Quelle que soit la solution retenue, le prix à payer pour obtenir la vie éternelle est élevé. La découverte du Livre des crânes vous le confirmera.
Notes
[1] Le Livre de Poche nº 7001.
[2] Le Livre de Poche nº 7063.
[3] Le Livre de Poche nº 7249.
[4] Le Livre de Poche nº 7052.
[5] Le Livre de Poche nº 7225.
[6] Le Livre de Poche nº 7251.
[7] Le Livre de Poche nº 7098.
[8] Daniel, 2, 49 et sq.
[9] Robert Silverberg vient toutefois de recevoir en 2004 la consécration ultime qui lui manquait encore, le titre de Grand Maître de la Science-Fiction (Grand Master Award) décerné par la SFWA (Association des auteurs américains de SF).
[10] Le Seigneur des ténèbres, Robert Laffont, Denoël. Un autre chef-d'œuvre, trop méconnu.
[11] Bien entendu, je demeure avide de toute suggestion ou référence.
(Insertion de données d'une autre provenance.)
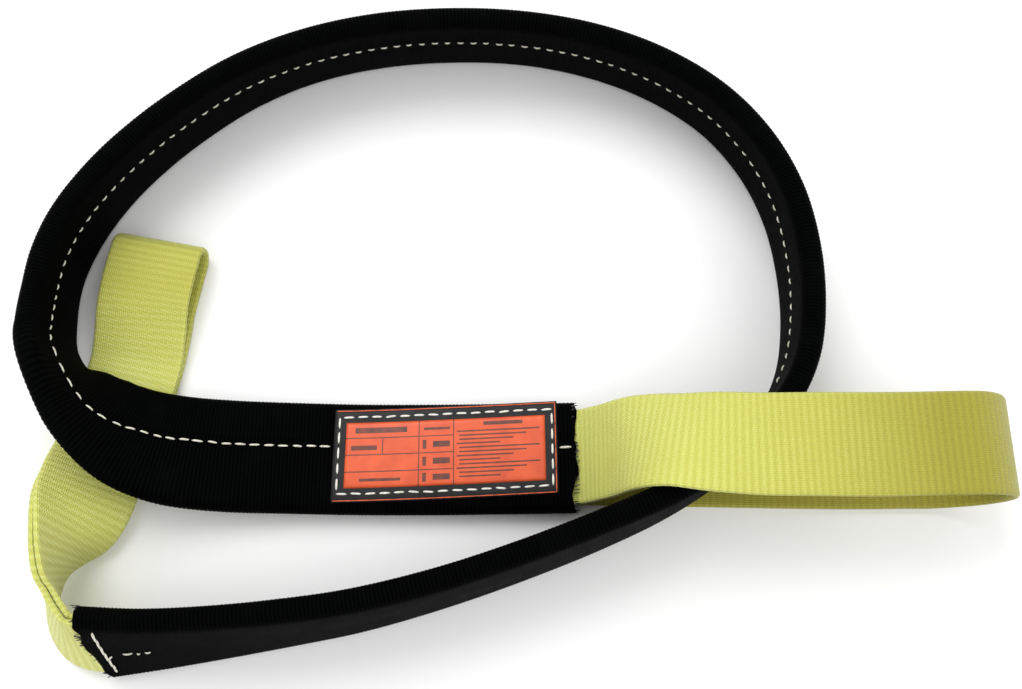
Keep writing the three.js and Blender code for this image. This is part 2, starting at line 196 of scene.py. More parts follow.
def moved_through(frames, through):
    out = np.cross(frames["along"], frames["across"])
    points = frames["point"] + out * np.reshape(through, (-1, 1))
    return make_frames(points, frames["along"], frames["across"], frames["half"])


class Run:
    """A row of frames, measured along its middle."""

    def __init__(self, frames):
        self.frames = frames
        steps = np.linalg.norm(np.diff(frames["point"], axis=0), axis=1)
        self.marks = np.concatenate([[0.0], np.cumsum(steps)])
        self.length = self.marks[-1]

    def read(self, key, distance):
        values = self.frames[key]
        return np.stack([np.interp(distance, self.marks, values[:, i]) for i in range(3)], axis=-1)

    def at(self, distance):
        distance = np.atleast_1d(np.asarray(distance, float))
        along = unit(self.read("along", distance))
        over = np.minimum(distance, 0.0) + np.maximum(distance - self.length, 0.0)
        point = self.read("point", distance) + along * over[:, None]
        return make_frames(point, along, self.read("across", distance))

    def place(self, across, through, distance):
        """Places in metres, in the frame, of arrays of the same shape."""
        across, through, distance = np.broadcast_arrays(across, through, distance)
        found = self.at(distance.ravel())
        out = np.cross(found["along"], found["across"])
        points = found["point"] + found["across"] * across.ravel()[:, None] + out * through.ravel()[:, None]
        return ((points + ORIGIN_SHIFT) * MM).reshape(across.shape + (3,))


body = Run(frames_of(BODY_STATIONS))


def body_frames(distances, through, sign):
    found = body.at(distances)
    out = np.cross(found["along"], found["across"])
    count = len(found["point"])
    half = np.full(count, LEG_OFFSET)
    return make_frames(found["point"] + out * through, sign * found["along"], sign * found["across"], half)


def leg_frames(tucks, sign, through, lean, stations):
    inside, end = tucks
    tucked = body_frames(np.linspace(inside, end, 5), through, sign)
    before = body_frames([inside - (end - inside)], through, sign)["point"][0]
    width = len(stations[0])
    first = [*tucked["point"][-1], lean, LEG_OFFSET][:width]
    ghost = [*before, lean, LEG_OFFSET][:width]
    free = cut(frames_of([first, *stations], ghost), 1)
    return joined(tucked, free)


def eye_run(upper, lower):
    """Out along the upper leg, round the bearing end, and back along the lower leg."""
    top, bottom = upper["point"][-1], lower["point"][-1]
    centre = (top + bottom) / 2
    arm = top - centre
    reach = upper["along"][-1] * np.linalg.norm(arm)
    angle = (np.pi * np.arange(1, TURN_STEPS) / TURN_STEPS)[:, None]
    points = centre + arm * np.cos(angle) + reach * np.sin(angle)
    along = unit(reach * np.cos(angle) - arm * np.sin(angle))
    turn = make_frames(points, along, np.tile(upper["across"][-1], (TURN_STEPS - 1, 1)))
    return Run(joined(upper, turn, turned_back(lower)))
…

[12] "Trames et moiré"s, in Science-fiction et psychanalyse, Dunod 1986.
[13] Actes Sud, 1988.
[14] Vocabulaire de la psychanalyse, Laplanche et Pontalis, PUF, 1973
[15] Opus cité, à l'article "déni". Dans leur Dictionnaire de la psychanalyse, Roudinesco et Plon retiennent sensiblement les mêmes définitions. À noter qu'ils citent Guy Rosolato qui proposait dès 1967 de remplacer dans cette acception, déni par désaveu qui rend bien la double opération de la reconnaissance et de son refus. L'usage ne l'a pas suivi. Incidemment, je recommande à tout amateur de fantastique la lecture de l'article "Télépathie" de ce dernier ouvrage.
[16] Opus cité.
[17] Mais qu'est-ce que l'imaginaire ? Vaste question. Je suggérerai seulement qu'il est dans le même rapport que le souvenir à la perception de la réalité et que la pathologie n'est avérée que lorsque l'imaginaire (ou le souvenir) atteint le même niveau d'intensité que la perception et la parasite dans une hallucination.
[18] Le rapport entre la littérature et le jeu est ici manifeste.
[19] Sur ce sujet, voir Harold Searles, l'Environnement non-humain, Gallimard, 1986, et notamment, les pages 222 et sq. où l'auteur fait explicitement allusion à des textes de science-fiction.